New Clause (Police authority regulations)—(Sir Barrington Simeon)—brought up, and read the first time.

Motion made, and Question proposed, "That the Clause he read a second time."


I have not the least doubt as to the good intention of my hon. friend, but I must point out that if his proposal were accepted, and if it became part of the duty of the police to warn publicans in the manner suggested, it would very seriously diminish the responsibility which now rests on the publican.
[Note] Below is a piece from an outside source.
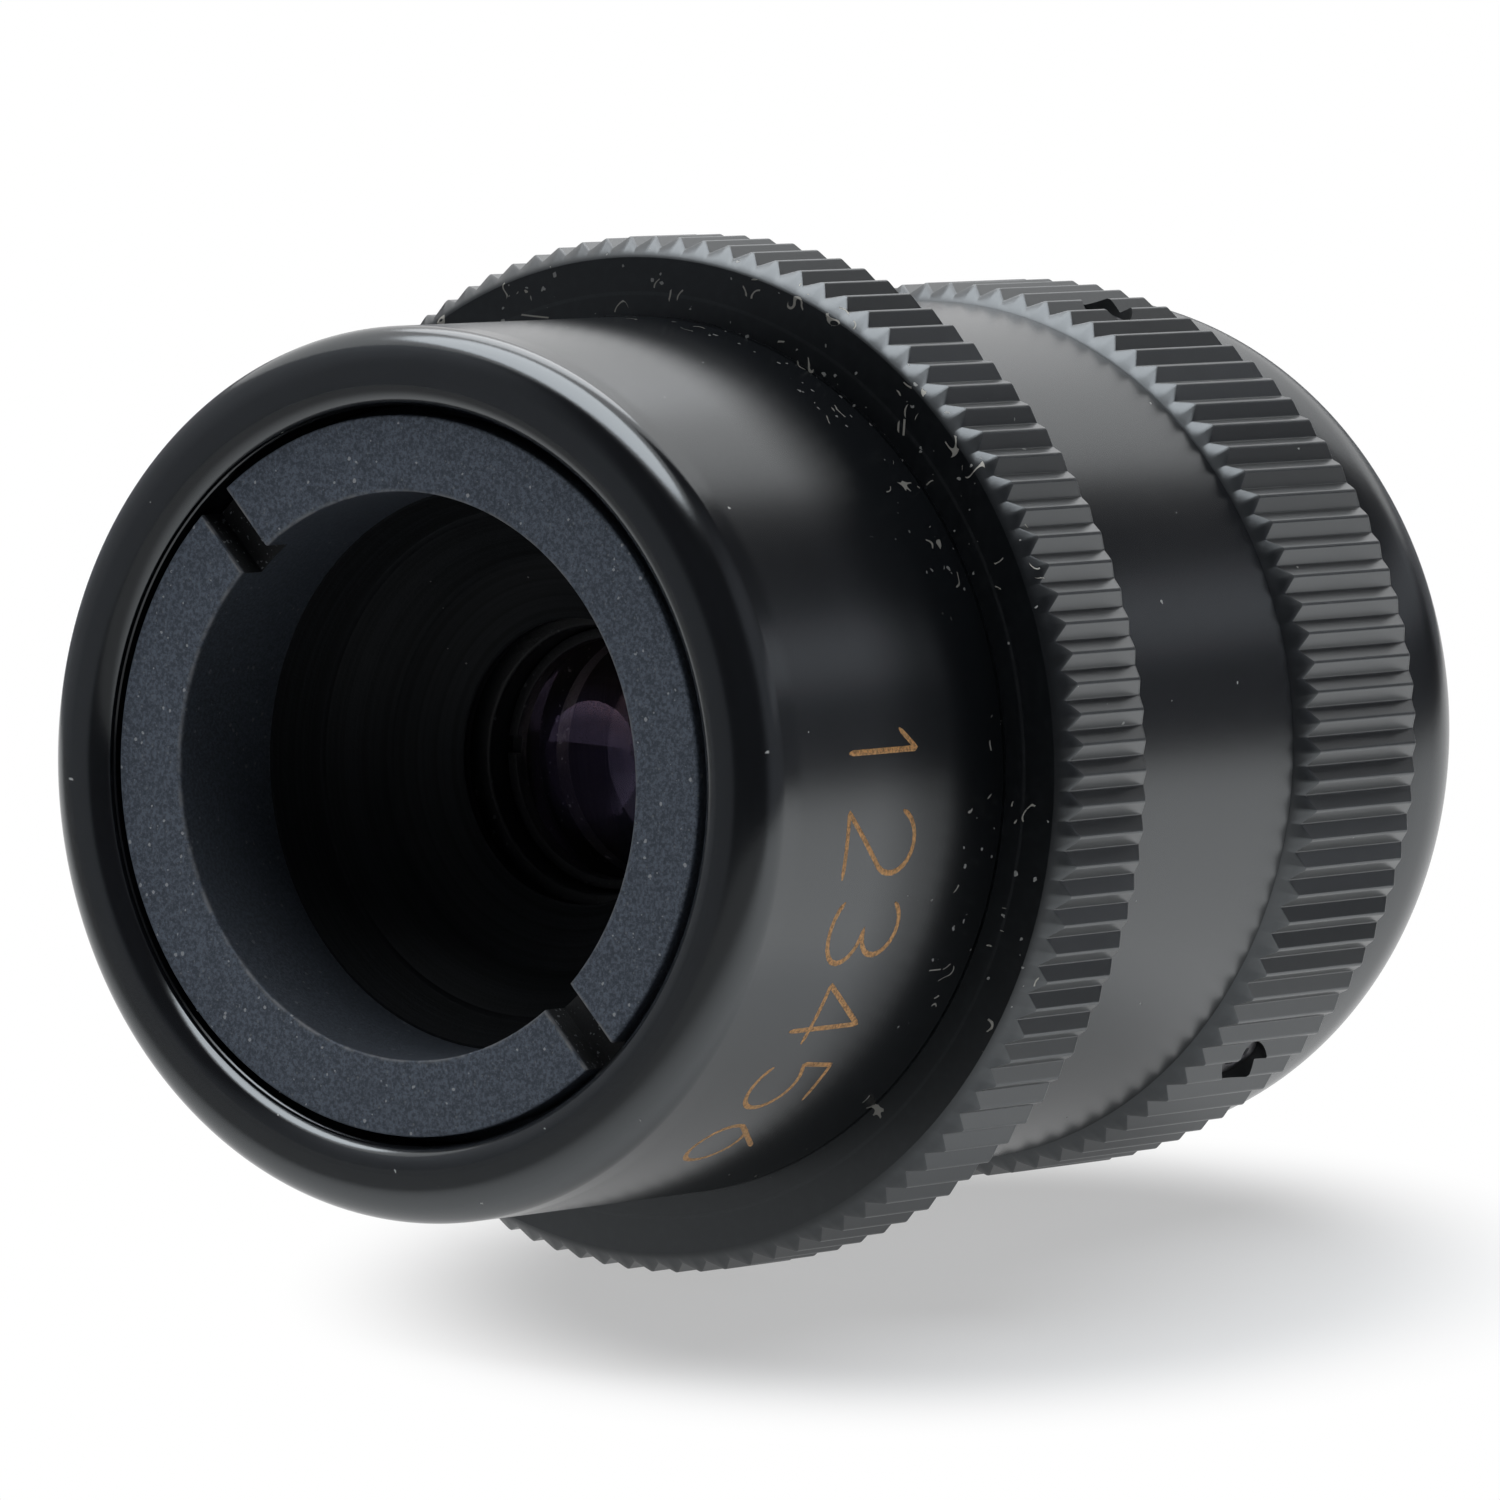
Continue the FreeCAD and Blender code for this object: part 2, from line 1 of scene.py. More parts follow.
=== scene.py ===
"""Looks of a helical-focus telescope eyepiece that lies on its side on a white table.

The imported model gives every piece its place. Each turned piece that shows is drawn again as a fine
surface of revolution, with the small broken edges that catch the light, and stands for its plain
node. Sizes are millimetres, turned into metres by MM where a mesh is made. The optical axis is Y,
the nosepiece points to -Y, and angles about the axis run from +Z towards +X.
"""
import json
import math

import bpy
import numpy as np
from mathutils import Matrix, Vector


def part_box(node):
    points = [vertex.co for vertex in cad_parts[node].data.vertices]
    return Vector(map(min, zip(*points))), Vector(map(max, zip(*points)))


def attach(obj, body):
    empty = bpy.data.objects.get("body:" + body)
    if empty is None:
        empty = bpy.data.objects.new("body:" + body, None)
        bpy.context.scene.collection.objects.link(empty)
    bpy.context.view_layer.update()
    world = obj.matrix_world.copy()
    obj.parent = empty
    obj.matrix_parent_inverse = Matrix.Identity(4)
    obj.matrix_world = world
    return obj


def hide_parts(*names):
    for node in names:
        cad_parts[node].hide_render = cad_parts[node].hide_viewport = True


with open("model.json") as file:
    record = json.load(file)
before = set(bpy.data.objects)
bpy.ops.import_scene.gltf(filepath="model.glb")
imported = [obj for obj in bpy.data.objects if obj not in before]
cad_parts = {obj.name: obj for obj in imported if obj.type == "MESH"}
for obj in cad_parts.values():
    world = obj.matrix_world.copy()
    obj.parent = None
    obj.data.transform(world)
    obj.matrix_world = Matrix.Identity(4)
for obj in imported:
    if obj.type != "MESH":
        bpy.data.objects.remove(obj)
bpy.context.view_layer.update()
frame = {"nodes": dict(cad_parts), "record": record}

MM = 0.001
TURN = 2 * math.pi
SEGMENTS = 288                      # steps round a turned piece
PIN_SIDES = 48                      # steps round a screw or a screw's hole
ARC_STEPS = 5                       # steps in a small rounding
SHARP_ANGLE = math.radians(40)      # edges that bend more than this are drawn sharp
KNURL_SHARP_ANGLE = math.radians(25)    # the same on the knurled rings, whose facets are narrow
SAME_AREA = 2e-9                    # square metres: faces whose areas differ by less count as equal
CLEAR = 1.0                         # how far a cutter reaches past the metal that it cuts


# ================================================================ sizes read from the frame
def radius_of(node):
    """Largest radius of a turned node, in millimetres."""
    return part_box(node)[1].z / MM


def stations_of(node):
    """Front and rear stations of a node along the axis, in millimetres."""
    low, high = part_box(node)
    return low.y / MM, high.y / MM


NOSE_RADIUS = radius_of("nosepiece_barrel")
LIP, SHOULDER = stations_of("nosepiece_barrel")
RING_FACE, RING_REAR = stations_of("front_retaining_ring")
LAND_RADIUS = radius_of("front_retaining_ring")
BAFFLE_SEAT_RADIUS = radius_of("baffle_cone")
BAFFLE_REAR = stations_of("baffle_cone")[1]
LOCK_FRONT, LOCK_REAR = stations_of("lock_ring")
LOCK_CREST = radius_of("lock_ring")
BAND_FRONT, SLEEVE_REAR = stations_of("focus_sleeve")
BAND_RADIUS = radius_of("focus_sleeve")
GRIP_FRONT, GRIP_REAR = stations_of("focus_grip_ring")
GRIP_CREST = radius_of("focus_grip_ring")
CAP_SPIGOT_FRONT, CAP_REAR = stations_of("eye_cap")
CAP_RADIUS = radius_of("eye_cap")
CELL_FRONT, CELL_REAR = stations_of("front_lens_cell")
CELL_FLANGE_RADIUS = radius_of("front_lens_cell")
CARRIAGE_RADIUS = radius_of("lens_carriage")
FRONT_KEEPER_FRONT, FRONT_KEEPER_REAR = stations_of("front_lens_keeper")
FRONT_KEEPER_RADIUS = radius_of("front_lens_keeper")
FRONT_GLASS_RADIUS = radius_of("front_crown")
FRONT_GLASS_VERTEX = stations_of("front_crown")[0]
EYE_KEEPER_FRONT, EYE_KEEPER_REAR = stations_of("eye_lens_keeper")
EYE_KEEPER_RADIUS = radius_of("eye_lens_keeper")
EYE_GLASS_RADIUS = radius_of("eye_lens")
EYE_GLASS_VERTEX = stations_of("eye_lens")[0]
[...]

It is the duty of the publican, who has certain responsibilities imposed as well as favours conferred on him by law, to see that the law is obeyed, and that no drunken person is served by him; and I am not at all sure that if this Clause became law it would not be held to be a very good defence on the part of a publican who was summoned for serving a drunken man, that he had not been warned. That would be a most dangerous principle, and even if it were capable of being carried out to any good effect, it would greatly relieve the publican of the responsibility which now rests upon him and which ought to remain with him.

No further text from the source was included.